Going on an Ice Hunt: Snow Muffin Update
Posted: February 7, 2012 | Author: Jena | Filed under: Experimentation, Field Trip, large motor skill, Outside, sensory, Water Play | 1 Comment »Our snow muffins have been kind of a bust. While we learn a valuable lesson about temperature and ice formations, we aren’t able to build with ice blocks the way we had intended. The temperatures in the NorthEast has been unusually temperate for this time of year. The ice is just not staying frozen.
We try to pop the ice out anyway by knocking the molds on the ground and by jumping on them while they’re upside down. They come out in half chunks along with lots of ice cold water. Our mittens get soaked.
The next day, everything has melted.
Today, we go to the woods. There is a place by the river, that the kids call the beach. There is a landing, some sand, water and a sand dune. The sand and water are partially frozen. The boys categorize the different kinds of ice they find.

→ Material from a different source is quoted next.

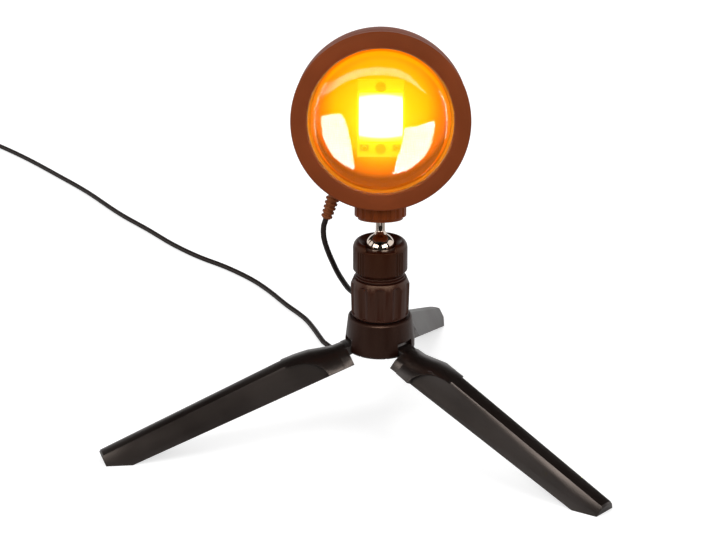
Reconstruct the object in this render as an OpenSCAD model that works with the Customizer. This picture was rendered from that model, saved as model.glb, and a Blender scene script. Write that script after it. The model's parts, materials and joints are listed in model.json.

Rocky ice, sand ice and plain ice.
We keep walking after cracking lots of ice on the edge of the river.
We find 2 frozen puddles in the woods. The boys spend a lot of time breaking the ice apart…stomping and throwing. The second puddle is frozen solid. They can pretend ice skate on it without breaking through.
I ask the boys why one puddle breaks and one doesn’t. They say the breakable puddle has less water and that the solid one is “more stronger and powerful…” that the water is “squeezed tighter together.”